The final hot flash testimony related to another work experience.  One day the guys from facilities came into my office to tell me that they completed some work on the building that revealed that there was water in the radiator lines for my floor.  They seemed pretty happy about this revelation.  All I wanted to know was how that impacted me so I asked, “What does that mean?” He proudly announced, “Now, your radiator will work and you will have heat in your office.”  As I recall, someone from my staff was in the door with a Cheshire cat grin because they knew about my special relationship with heat.  With concern and a sincere impassioned plea, I begged facilities dude not to fix what was broken.  He continued to bask in his proud discovery and he assured me that the radiator was fixed and operational.  He even asked me to walk close enough to feel the heat from the radiator.  I stopped the madness and said, “I appreciate your work, but I am a pre-menopausal woman and I don’t need any more heat.  You can turn this off now.”  He laughed along with my staffers who gathered to witness my one-woman comedy show.  He left and returned early the next day.  I said something sarcastic like, “Why did you come back? To make sure your heater was working?” Again, he laughed and responded, “Nope.  I have a work order to shut off your radiator.”  I gave praise and listened to the giggles in the distance.

My daddy used to say, “Just keep living.”  I understand what he meant now.  If you keep on living, you may own the testimony of your elders.  I remember my mother sweating out her natural having hot flashes and now it’s me trying to iron out my edges after a few personal summers.  I am so thankful that I have found friends and family to join me in a light-hearted way to deal with this mid-life challenge.  If you have a testimony to share, please do so whether it’s your own story or a funny one you witnessed.  I love to laugh and I will be using laughter to get through all of the hot spots I will encounter on this journey.
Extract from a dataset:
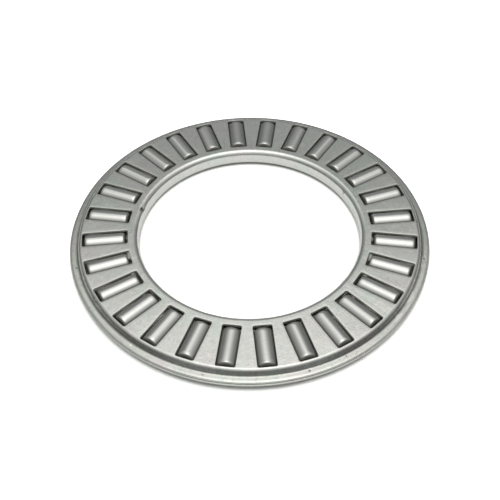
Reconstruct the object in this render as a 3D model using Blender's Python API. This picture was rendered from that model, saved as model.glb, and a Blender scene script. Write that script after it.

Desperation: an agent for change

Summer break officially ended last week and I honestly didn’t fell like I had any break at all.  Not too long ago, someone jokingly said to me, “I bet you can’t wait for 2017 to be over!”  I had never had that thought even though my life, at times, in 2017 has been exhausting.  Given the fact that I had never discussed my life or my occasional exhaustion with this person, I had to ask, “What do you mean by that [statement]?”  The person went on to recount every challenging moment in my life that they watched me experience so far in 2017.  As a parent, wise elders always reminded me that my children were watching me.  Apparently, the grown folks around me have been watching me too.

It was interesting to me that the onlooker empathized with my perceived life struggles, but had never approached me during any challenging moment to offer encouragement, advisement, or support.  I wondered if the concerned bystander watched with the baited breath of a spectator as the clock expired and their team sat forth and goal with one final chance to score on what would be known as the winning drive.  Was the concerned bystander waiting to see if any first responder would appear to save me from being overtaken by this relentless natural wonder that continued to dump unexpected chaos into my life? Had there been some entertainment value for them like the movie goer on the edge of the seat inhaling buttery morsels of popcorn and cheering for the underdog?  Had this concerned person just watched me to see if there would be fallout or wreckage from my repeated collisions with the life locomotive seemingly sent to derail me?

 As with many of the peripheral influences in my life, I categorized this bystander as one of the shadowy, faceless figures destined to be left in my past.  I took from the encounter only what I needed and expressed gratitude for the lesson.  Then, I sped away from the pointless, useless chatter about my unexplainable life issues.  The pace at which I have learned to leave such chatter in my past erases the negative spirit and the faces of negativity from my brain space.  My practice has become to these folks  to my “shadowy figure lineup.”  Recently, I was talking about my blog topic for this week and the person asked if the concerned bystander was a man or a woman.  Before responding, I chuckled (in my head) because I couldn’t remember.  It was clear to me that I took the lesson and relegated yet another person who left me hanging in a moment of challenge to my “shadowy figure lineup.”  The gender of the person who caused me disappointment, pain, or neglect hasn’t been the criteria for banishment to my imaginary world of shadowy figures.  I believe that has been the case because many of life’s lessons are gender neutral so it made good sense to me that my memory was without discrimination.  The human shadows have served as lessons upon which to develop personally and professionally with grace, focus, and excellence. 

In years like 2017, when life brought me rounds of events that jarred my center and moved me emotionally to simultaneously  feel hurt, pain, frustration, disappointment, loneliness, sadness, and grief I must have had something in me that made the concerned bystander wonder how I was still standing.  Being overwhelmed by chaos, made me desperate for relief.  Desperation for change was a good thing because I couldn’t sit idle waiting for people to notice my state of survival.  My concerned bystander proved that people will just sit and watch and do nothing.  They won’t ask you if you need help and they don’t always go seek out help for you.  2017 layered some of life’s most challenging issues on my shoulders like I was the based of a pyramid in a circus performance.  My head and my body were weary, but my heart and mind were strong and desperate to keep standing upright through this balancing act. 

I hope that anyone carrying the weight of a chaotic life will learn, as I did, to ask for help from those who offer.  I had to learn to trust people like they have trusted me to help them manage times of challenge.  I didn’t trust them to take my place as the base, but asking them to play the role of safety net for me was a great place to start.  I decided that I could give them roles of supporting cast members in this production who might do things like to bring me a cool towel to wipe the sweat so that I could see the obstacles more clearly, or to nurture me with water or encouraging words.  After my brother’s death, I felt more alone than I had in a while.  I was facing a move, a hope of job advancement, a change of family dynamics, and a move.  A friend sent a text to ask if I needed anything.  At that moment, I struggled to say that I just needed “company.”  I needed someone to just sit with me so that I wouldn’t be alone.  Give yourself permission to take even small steps to decide how much you can entrust to other folks or things on your way to elevating yourself above and out of the troubled situation.

Wishing that my year would end would do nothing but steal time that I can use to live.  How foolish that wish would have been!  We live our lives every day with people observing and grading our performances.  Don’t hold on to their comments or their scorecards.  In your desperation for relief, find comedy.  Find new purpose to make the chaos purposeful.  Find something or someone to provide a healthy, safe way for you to answer the challenge with calm, peace, and hope.  Let what feels like a desperate situation drive you to breathe and put one foot in front of the other until you move your way through the situation.